I usually have my mobile phone switched on silent (it’s mega-embarrassing to have it ring in the middle of a lecture!). Well, via ringtonia, I have now discovered that ringtone choice can tell me about my identity. Here’s the details of the report cited, with my identity highlighted:
Research indicates that people do judge mobile users based on their ringtone. Earlier this year, U.K.-based carrier Tesco Mobile surveyed 1,000 customers and discovered that 21% of them thought having a standard ringtone was “uncool.”
— The survey also concluded that people who use their own recorded voice as a ringtone are self-obsessed, and that users who constantly change their rings might be flighty and unreliable.
— If your phone plays a classic rock tune, you’re showing your age, but you get points for figuring out how to change the ringer, Gramps.
— If your phone is still playing “Jingle Bell Rock” in July, you’re not going to impress people with your productivity.
— If your ringtone is a current hip-hop or R&B hit, you’re young at heart, but you’re not particularly original. Hip-hop ringtones accounted for more than half of the $300 million U.S. market in 2004.
— If your phone plays the sound of an old mechanical phone bell, you’re not as funny as you think you are.
— If your phone plays the theme song to a television show, you’re not going to impress anyone with your intellectual acumen.. Perhaps a Mozart or Beethoven ringer would do some damage control.
— If your phone never leaves vibrate or silent mode, you may be the kind of important person who can’t afford to waste time answering a phone call right now. Or maybe you just think you’re that important. However, you may also be considerate and respectful, the kind of person we’d like sitting behind us in a movie theater.

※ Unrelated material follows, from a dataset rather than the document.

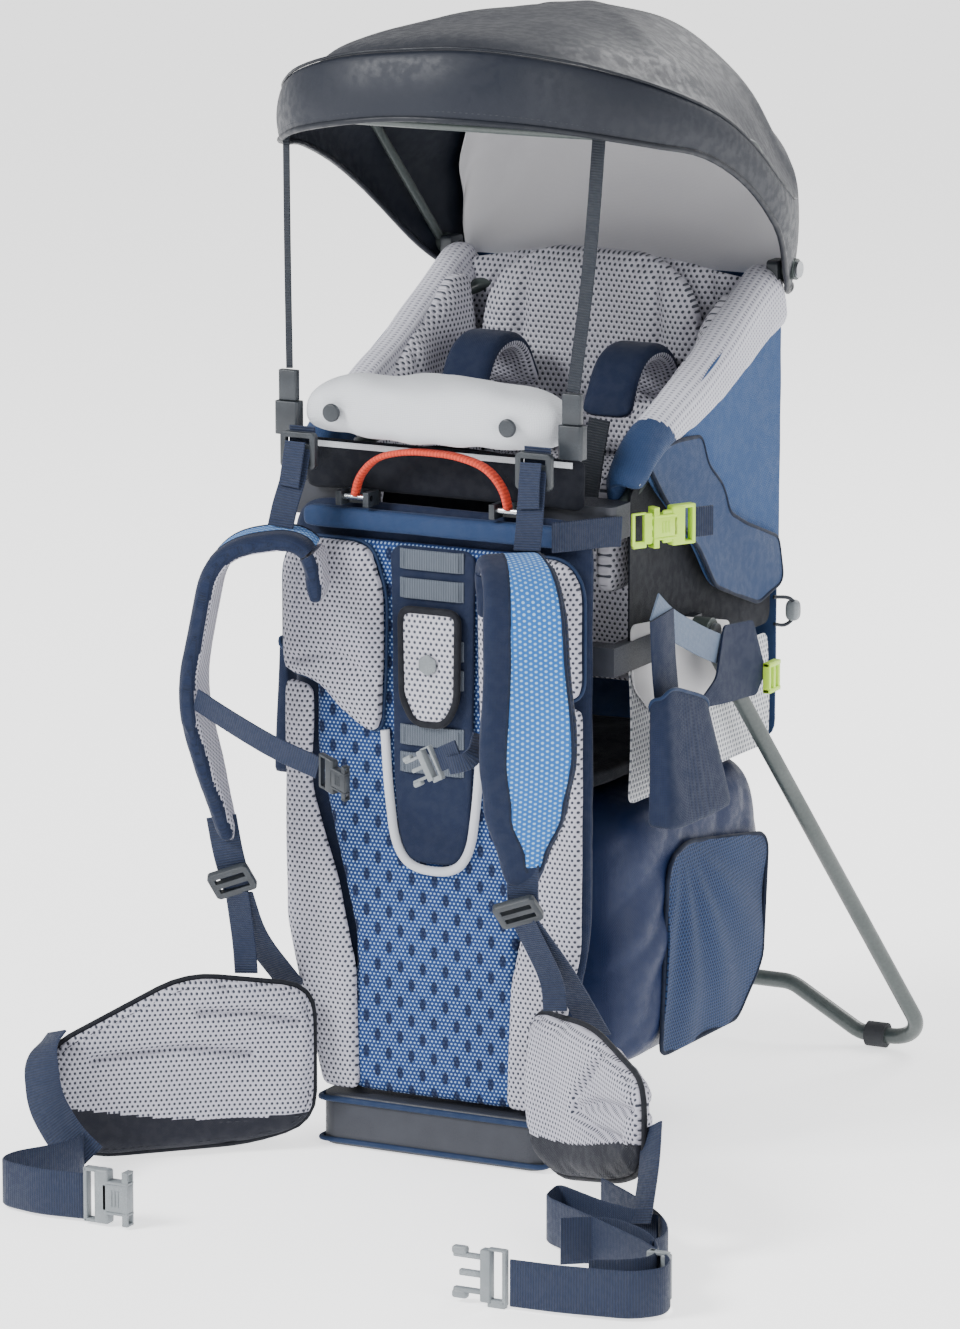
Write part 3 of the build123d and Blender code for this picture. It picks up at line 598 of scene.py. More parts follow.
# %% A stuffed pad, cut flat and blown up
def cushion(name, outline, thick, puff=6.0, grow=1.5, voxel=4.5, round_by=16, steps=20):
    """A pad in its own flat frame, x and y along the cloth and z through it, in metres."""
    ring = bend([(x, y, 0) for x, y in outline], round_by, closed=True, steps=4)
    maker = bmesh.new()
    low = [maker.verts.new((p.x * MM, p.y * MM, -thick / 2 * MM)) for p in ring]
    sole = maker.faces.new(low)
    raised = bmesh.ops.extrude_face_region(maker, geom=[sole])
    for v in [g for g in raised["geom"] if isinstance(g, bmesh.types.BMVert)]:
        v.co.z = thick / 2 * MM
    bmesh.ops.recalc_face_normals(maker, faces=maker.faces)
    mesh = bpy.data.meshes.new(name)
    maker.to_mesh(mesh)
    maker.free()
    item = bpy.data.objects.new(name, mesh)
    bpy.context.collection.objects.link(item)
    select_only(item)
    mesh.remesh_voxel_size = voxel * MM
    bpy.ops.object.voxel_remesh()
    before = [v.co.copy() for v in item.data.vertices]
    cloth = item.modifiers.new("stuffing", "CLOTH")
    cloth.settings.use_pressure = True
    cloth.settings.uniform_pressure_force = 4
    cloth.settings.effector_weights.gravity = 0
    cloth.settings.quality = 4
    for moment in range(1, steps + 1):
        bpy.context.scene.frame_set(moment)
    shown = item.evaluated_get(bpy.context.evaluated_depsgraph_get())
    after = [v.co.copy() for v in shown.data.vertices]
    item.modifiers.remove(cloth)
    bpy.context.scene.frame_set(1)
    for v, a, b in zip(item.data.vertices, before, after):
        step = b - a
        step.z = max(-puff, min(puff, step.z / MM)) * MM
        flat_step = Vector((step.x, step.y, 0))
        if flat_step.length > grow * MM:
            flat_step *= grow * MM / flat_step.length
        v.co = a + flat_step + Vector((0, 0, step.z))
    apply_modifier(item, "finer", "SUBSURF", levels=1, render_levels=1)
    return item


def press_line(item, line, depth=0.6, width=3.5):
    """Presses a sewn channel into a flat pad, along a line in its own frame."""
    path = [Vector((*p, 0)) if len(p) == 2 else Vector(p) for p in line]
    for v in item.data.vertices:
        here = Vector((v.co.x / MM, v.co.y / MM, 0))
        near = 1e9
        for a, b in zip(path, path[1:]):
            run = b - a
            t = max(0, min(1, (here - a).dot(run) / run.length_squared))
            near = min(near, (here - (a + run * t)).length)
        v.co.z *= 1 - depth * math.exp(-((near / width) ** 2))


def lay(item, place, ruffle=0.0, scale=40.0):
    """Keeps a flat pad's shape as its cloth map, then moves each point to place(x, y, z), in millimetres."""
    layer = item.data.uv_layers.new(name="cloth")
    for loop in item.data.loops:
        co = item.data.vertices[loop.vertex_index].co
        layer.data[loop.index].uv = (co.x, co.y)
    for v in item.data.vertices:
        x, y, z = v.co / MM
        if ruffle:
            z += ruffle * noise.noise(Vector((x, y, z * 0.3)) / scale)
        v.co = Vector(place(x, y, z)) * MM
    outwards(item)
    return item


# %% Firm parts with softened edges
def softened(node, radius=0.8, steps=2):
    """A copy of a frame node's mesh with its sharp edges rounded off, as moulded parts have."""
    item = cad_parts[node].copy()
    item.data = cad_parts[node].data.copy()
    item.name = item.data.name = node + "_moulded"
    item.parent = None
    for key in [k for k in item.keys() if k.startswith("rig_")]:
        del item[key]
    bpy.context.collection.objects.link(item)
    item.data.materials.clear()
    select_only(item)
    bpy.ops.object.mode_set(mode="EDIT")
    bpy.ops.mesh.select_all(action="SELECT")
    bpy.ops.mesh.remove_doubles(threshold=0.00001)
    bpy.ops.mesh.dissolve_limited(angle_limit=math.radians(3))
    bpy.ops.object.mode_set(mode="OBJECT")
    apply_modifier(
        item, "worn_edges", "BEVEL", width=radius * MM, segments=steps, limit_method="ANGLE",
        angle_limit=math.radians(32), use_clamp_overlap=True,
    )
    return item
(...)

— Unfortunately, we tend to get saddled with seatmates whose phones play the popular “Crazy Frog,” the clucking chicken, or any number of other annoying animal noises. If you’re one of these folks, you may be a sociopath.”
(Like my selective bolding?).
Today has been yet another day of prac visits followed by assignment marking (and tomorrow its going to be the same again!). Marking is one of the tasks I often find incredibly onerous, but I have to say that today I have been absolutely amazed and impressed at the quality of some of my students’ work! I had students argue a case for using various forms of “new literacies” in the classroom context and they really wrote some exciting papers! (Using blogs, using hypertext poetry, using digital fiction are some examples).

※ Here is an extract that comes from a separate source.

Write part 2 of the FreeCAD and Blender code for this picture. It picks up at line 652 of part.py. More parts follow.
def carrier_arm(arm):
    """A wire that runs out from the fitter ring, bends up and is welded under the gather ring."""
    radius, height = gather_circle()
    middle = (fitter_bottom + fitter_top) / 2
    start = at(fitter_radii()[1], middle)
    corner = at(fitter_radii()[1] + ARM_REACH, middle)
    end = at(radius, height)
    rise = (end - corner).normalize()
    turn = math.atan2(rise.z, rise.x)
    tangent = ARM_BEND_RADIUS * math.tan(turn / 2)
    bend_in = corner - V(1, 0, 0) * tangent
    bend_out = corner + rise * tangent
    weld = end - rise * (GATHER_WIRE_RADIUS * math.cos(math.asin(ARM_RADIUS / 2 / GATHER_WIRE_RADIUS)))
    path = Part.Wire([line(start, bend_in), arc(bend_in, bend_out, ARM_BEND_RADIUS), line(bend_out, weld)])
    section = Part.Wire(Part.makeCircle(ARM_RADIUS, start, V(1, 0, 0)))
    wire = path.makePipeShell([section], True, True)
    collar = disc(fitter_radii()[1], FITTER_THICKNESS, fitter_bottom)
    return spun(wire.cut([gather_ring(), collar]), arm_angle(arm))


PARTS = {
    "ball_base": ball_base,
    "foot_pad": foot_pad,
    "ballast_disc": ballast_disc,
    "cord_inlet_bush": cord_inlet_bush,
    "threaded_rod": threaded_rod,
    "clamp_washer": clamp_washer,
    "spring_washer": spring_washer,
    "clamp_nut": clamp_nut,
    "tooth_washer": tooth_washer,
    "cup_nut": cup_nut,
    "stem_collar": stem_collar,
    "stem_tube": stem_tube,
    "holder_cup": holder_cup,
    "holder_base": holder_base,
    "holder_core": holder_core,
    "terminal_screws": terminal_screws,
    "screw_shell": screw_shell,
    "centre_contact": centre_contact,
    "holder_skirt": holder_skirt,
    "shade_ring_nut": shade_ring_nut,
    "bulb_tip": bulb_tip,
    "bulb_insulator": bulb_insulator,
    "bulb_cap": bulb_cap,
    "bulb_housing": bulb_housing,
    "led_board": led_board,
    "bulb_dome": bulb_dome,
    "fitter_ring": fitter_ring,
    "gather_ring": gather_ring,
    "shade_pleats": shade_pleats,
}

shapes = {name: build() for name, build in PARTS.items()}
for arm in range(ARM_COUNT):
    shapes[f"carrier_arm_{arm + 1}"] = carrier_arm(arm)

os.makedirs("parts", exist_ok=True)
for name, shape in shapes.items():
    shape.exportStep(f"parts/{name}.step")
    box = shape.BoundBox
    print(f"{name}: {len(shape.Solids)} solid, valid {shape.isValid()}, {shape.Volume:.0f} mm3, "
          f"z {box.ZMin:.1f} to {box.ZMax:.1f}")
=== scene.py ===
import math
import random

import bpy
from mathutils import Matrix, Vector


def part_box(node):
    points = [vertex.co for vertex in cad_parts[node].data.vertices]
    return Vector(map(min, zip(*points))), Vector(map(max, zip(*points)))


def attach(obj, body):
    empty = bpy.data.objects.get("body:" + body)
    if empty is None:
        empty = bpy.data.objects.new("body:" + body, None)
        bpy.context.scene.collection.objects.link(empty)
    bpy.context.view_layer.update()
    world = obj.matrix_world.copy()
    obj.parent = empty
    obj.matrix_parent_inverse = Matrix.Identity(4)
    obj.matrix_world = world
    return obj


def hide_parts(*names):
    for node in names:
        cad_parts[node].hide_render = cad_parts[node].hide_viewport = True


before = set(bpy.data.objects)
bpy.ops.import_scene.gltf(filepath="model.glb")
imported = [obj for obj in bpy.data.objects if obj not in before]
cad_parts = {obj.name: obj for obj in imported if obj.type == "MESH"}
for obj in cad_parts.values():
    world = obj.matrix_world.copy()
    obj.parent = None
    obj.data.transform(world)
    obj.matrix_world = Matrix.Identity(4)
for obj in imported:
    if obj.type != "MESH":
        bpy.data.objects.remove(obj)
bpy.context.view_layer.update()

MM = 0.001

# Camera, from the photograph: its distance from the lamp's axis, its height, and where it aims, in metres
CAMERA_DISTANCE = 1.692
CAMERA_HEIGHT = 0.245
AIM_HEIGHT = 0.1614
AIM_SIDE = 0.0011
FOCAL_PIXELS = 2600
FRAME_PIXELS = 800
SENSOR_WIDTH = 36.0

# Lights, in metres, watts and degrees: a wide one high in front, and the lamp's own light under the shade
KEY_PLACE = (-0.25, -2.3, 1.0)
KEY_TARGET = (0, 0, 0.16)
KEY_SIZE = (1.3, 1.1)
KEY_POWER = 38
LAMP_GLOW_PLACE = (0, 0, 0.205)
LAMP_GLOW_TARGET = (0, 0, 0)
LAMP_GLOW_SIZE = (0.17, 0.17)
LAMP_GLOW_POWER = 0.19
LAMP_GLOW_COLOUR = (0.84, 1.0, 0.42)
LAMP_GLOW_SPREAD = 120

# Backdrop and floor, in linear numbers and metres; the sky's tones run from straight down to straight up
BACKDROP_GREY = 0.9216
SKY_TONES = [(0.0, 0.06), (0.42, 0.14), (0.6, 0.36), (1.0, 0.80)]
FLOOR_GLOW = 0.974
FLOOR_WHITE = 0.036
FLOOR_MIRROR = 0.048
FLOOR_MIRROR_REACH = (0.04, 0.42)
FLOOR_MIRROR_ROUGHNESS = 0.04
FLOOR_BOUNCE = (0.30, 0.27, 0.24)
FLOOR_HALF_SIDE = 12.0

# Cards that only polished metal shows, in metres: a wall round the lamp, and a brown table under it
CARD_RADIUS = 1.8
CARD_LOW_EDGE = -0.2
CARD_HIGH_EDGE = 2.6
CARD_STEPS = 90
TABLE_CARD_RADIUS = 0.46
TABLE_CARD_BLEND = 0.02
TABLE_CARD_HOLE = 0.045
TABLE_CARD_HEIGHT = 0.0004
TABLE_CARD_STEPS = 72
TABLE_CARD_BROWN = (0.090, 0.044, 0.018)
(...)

I also had my second year undergrad writing class doing online discussions about using popular culture texts in the classroom context and I have to say, I read the best, most critical and well researched discussion I have ever seen ever today. One group were writing about manga comics (and then comics in general) and the discussion went way beyond the “its a way to bridge the gaps between home and school literacy” or “it will get the boys more involved” (which are both valid arguments but ones I was expecting). This discussion started with those points but then went on to discuss, in detail, the INTER-MODAL reading demands of comics!!! Not only that, but the actual DISCUSSION was a genuine discussion - to-ing and fro-ing of ideas, adding onto each other’s points, etc etc. I was so impressed I gave it *drum roll* 100%!!!! And…… guess what mode their discussion used? No, not that awful WebCT (I truly hate that!), not blackboard, not any artificially-designed-for-educational-purposes software… no it was… A BLOG!! Yes, a blog!!! I am going to ask them for permission to link to it if they decide to keep it online and not delete it.
It’s exciting to see students get excited over their assignment work!!!